About Me

I am the descendant of French settlers and German immigrants to Canada.  I live and work on the sacred land of Tkaronto (Toronto), which is the traditional territory of many First Nations including the Wendat and Mississaugas of the Credit. I have been profoundly shaped by my own ongoing healing process as well as by my spiritual practices and by the people who have come to me for healing.

I am a Registered Psychotherapist (RP), I was a Certified AEDP Therapist, and I’ve been in private practice since 2010. My approach as a therapist has been informed by a focus on the body in relationship and in the present moment, the workings of trauma, and the transformative potential of neuroplasticity. I have drawn from my training in psychodynamic therapy (I am a graduate of the Centre for Training in Psychotherapy) as well as Accelerated Experiential Dynamic Psychotherapy (AEDP) and Emotion Focussed Therapy (EFT) for couples. Before becoming a therapist, I completed a PhD in English literature at the University of Toronto, where I also designed and taught several courses. I have worked as a clinical supervisor and have taught many seminars and workshops both in person and online. I was a participating clinician in the 16-session research study on the efficacy of AEDP (see APA article here).

As a white, cis-gendered, heterosexual woman, I am in a period of accelerated growth and transition as I seek to better understand the workings of white supremacist society around and within me. Specifically, I have come to see that approaching health and healing through an individual lens is insufficient, and that many of the therapeutic frameworks I have been formally trained to use cannot be understood separate from the patriarchal, white supremacist society that was the context for their creation.

My work to decolonize my practice and myself will be lifelong. Today it means shedding certain professional titles and designations, distancing myself from particular organizations, deepening my race-informed critical consciousness, and broadening the frame of my own and others’ healing from individual to collective and from psychological to spiritual. It also means continuing to shift my relationship to meditation practices that I came to initially from a western, white-centred, appropriative framework, whose roots are ultimately indigenous and Asian.
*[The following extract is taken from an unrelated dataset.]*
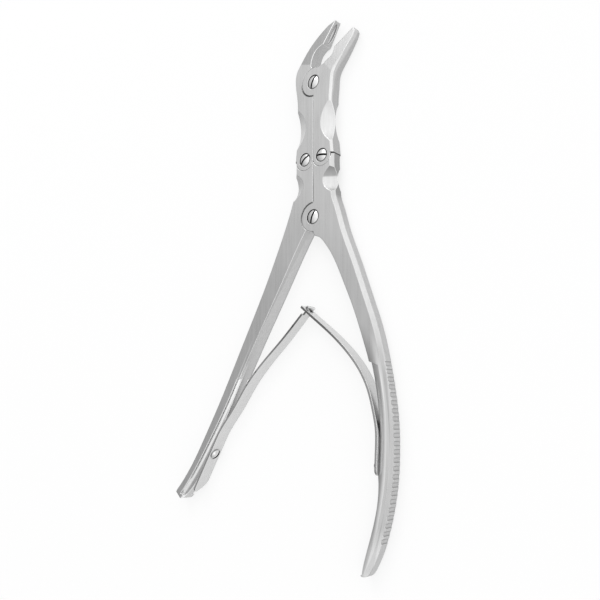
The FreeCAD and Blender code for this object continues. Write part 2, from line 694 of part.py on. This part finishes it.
def make_spring_screws():
    """The screws that hold the leaves on the grips, square to their seats."""
    depth = size("spring_shank_length") - size("spring_shank_tip_gap")
    for label, spot, away, slot_angle in (
            ("left_spring_screw", LEFT_SCREW_SPOT, LEFT_AWAY, 30),
            ("right_spring_screw", RIGHT_SCREW_SPOT, RIGHT_AWAY, 0)):
        base = Vector(spot.x, spot.y, MID) - away * depth
        make_screw(label, size("spring_shank_radius") - size("thread_gap"), size("spring_head_radius"),
                   depth + size("leaf_thickness"), size("spring_head_height"), slot_angle,
                   Placement(base, Rotation(Vector(0, 0, 1), away)))


make_jaw("jaw_left", -1, LEFT_JAW_BACK, LEFT_JAW_THROAT, LEFT_JAW_CREASE)
make_jaw("jaw_right", 1, RIGHT_JAW_BACK, RIGHT_JAW_THROAT, RIGHT_JAW_CREASE)
make_handle("handle_left", -1, LEFT_GRIP_OUTER, LEFT_GRIP_INNER, LEFT_SEAT_END, LEFT_GRIP_END, LEFT_FLANGE)
make_handle("handle_right", 1, RIGHT_GRIP_OUTER, RIGHT_GRIP_INNER, RIGHT_SEAT_END, RIGHT_GRIP_END, RIGHT_FLANGE)
make_block_screws()
make_left_leaf()
make_right_leaf()
make_spring_screws()
doc.recompute()

for thing in doc.Objects:
    if "Invalid" in thing.State or "Error" in thing.State:
        raise RuntimeError(f"{thing.Label} failed: {thing.State}")
bodies = [thing for thing in doc.Objects if thing.TypeId == "PartDesign::Body"]
for body in bodies:
    if body.Shape.isNull() or not body.Shape.isValid() or len(body.Shape.Solids) != 1:
        raise RuntimeError(f"{body.Label} isn't one valid solid")
os.makedirs("parts", exist_ok=True)
for body in bodies:
    body.Shape.exportStep(f"parts/{body.Label}.step")
    box = body.Shape.BoundBox
    print(f"{body.Label}: {body.Shape.Volume:.1f} mm3, x {box.XMin:.1f} to {box.XMax:.1f}, "
          f"y {box.YMin:.1f} to {box.YMax:.1f}, z {box.ZMin:.1f} to {box.ZMax:.1f}")
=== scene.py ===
"""The looks of the bone rongeur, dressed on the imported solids. Metres, in the row frame."""

import math

import bmesh
import bpy
from mathutils import Matrix, Vector


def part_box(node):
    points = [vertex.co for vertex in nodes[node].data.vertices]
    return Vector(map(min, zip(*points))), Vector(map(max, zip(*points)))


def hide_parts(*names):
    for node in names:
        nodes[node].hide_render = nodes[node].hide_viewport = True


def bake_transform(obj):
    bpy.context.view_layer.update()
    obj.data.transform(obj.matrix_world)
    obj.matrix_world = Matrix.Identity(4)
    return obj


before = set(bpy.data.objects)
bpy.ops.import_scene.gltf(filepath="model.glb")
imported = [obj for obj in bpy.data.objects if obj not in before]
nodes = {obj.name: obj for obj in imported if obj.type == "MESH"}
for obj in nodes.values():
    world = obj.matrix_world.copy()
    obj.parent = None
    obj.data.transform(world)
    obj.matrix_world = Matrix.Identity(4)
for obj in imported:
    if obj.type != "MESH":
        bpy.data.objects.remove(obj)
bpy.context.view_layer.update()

MM = 0.001

# The photograph's view
CAMERA_AT = Vector((0.1929, -0.09105, 0.2355))
CAMERA_AIM = Vector((0.00839, -0.0372, 0.007))
CAMERA_LENS = 41.66
CAMERA_SHIFT = (-0.0455, -0.006)

# Places and sizes that the looks need, as in the source of the solids
JAW_PIVOT = Vector((0, 65, 0)) * MM
HANDLE_PIVOT = Vector((0, 0, 0)) * MM
LEFT_LINK = Vector((-4.9, 28, 0)) * MM
RIGHT_LINK = Vector((4.9, 28, 0)) * MM
JAW_DISC = 6.86 * MM
HANDLE_DISC = 6.66 * MM
PIVOT_RECESS = 3.25 * MM
LINK_RECESS = 3.0 * MM
LINK_SHOULDER = 9.9 * MM
GRIP_BEND = Vector((-108.3, -94.0, 0)) * MM
GRIP_CROWN = 144.9 * MM
GRIP_BEVEL = 147.6 * MM
FLANK_TOP = 5.3 * MM
LOWER_HOLLOW = Vector((7, 15, 0)) * MM
FADING_ROOT = Vector((-46.2, -70.6, 0)) * MM
LEFT_JAW_CREASE = Vector((-5.0, 75.3, 0)) * MM
SPRING_TIP = Vector((-5.2, -41.7, 3.5)) * MM
LEFT_SEAT_TOP = Vector((-53.8, -87.0, 3.5)) * MM
LEFT_SEAT_END = Vector((-66.6, -108.2, 3.5)) * MM
RIGHT_SEAT_TOP = Vector((33.7, -91.5, 3.5)) * MM
LEAF_BACK = 0.4 * MM
LEAF_WIDTH = 6.2 * MM
FOOT_SLANT = 5.5 * MM
FOOT_START = 2 * MM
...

As I work to heal the ways in which my body carries familial and collective trauma, I must grapple with the historical truths that determine my privilege and disconnection from my body and the earth. Working through these obstacles through body practices, private study, and within community is my commitment to coming into right relation with other beings including the people who come to me for guidance. Some of the ongoing trainings and workshops I have attended and am committing to are with the following individuals and organizations: Resmaa Menakem, White Awake, Robin DiAngelo, ERE (Education for Racial Equity), Sonya Renee Taylor, PISAB (People’s Institute for Survival and Beyond), Shawna Murray-Browne, EGPS Work Group for Racial Equity, and Rev. angel Kyodo williams.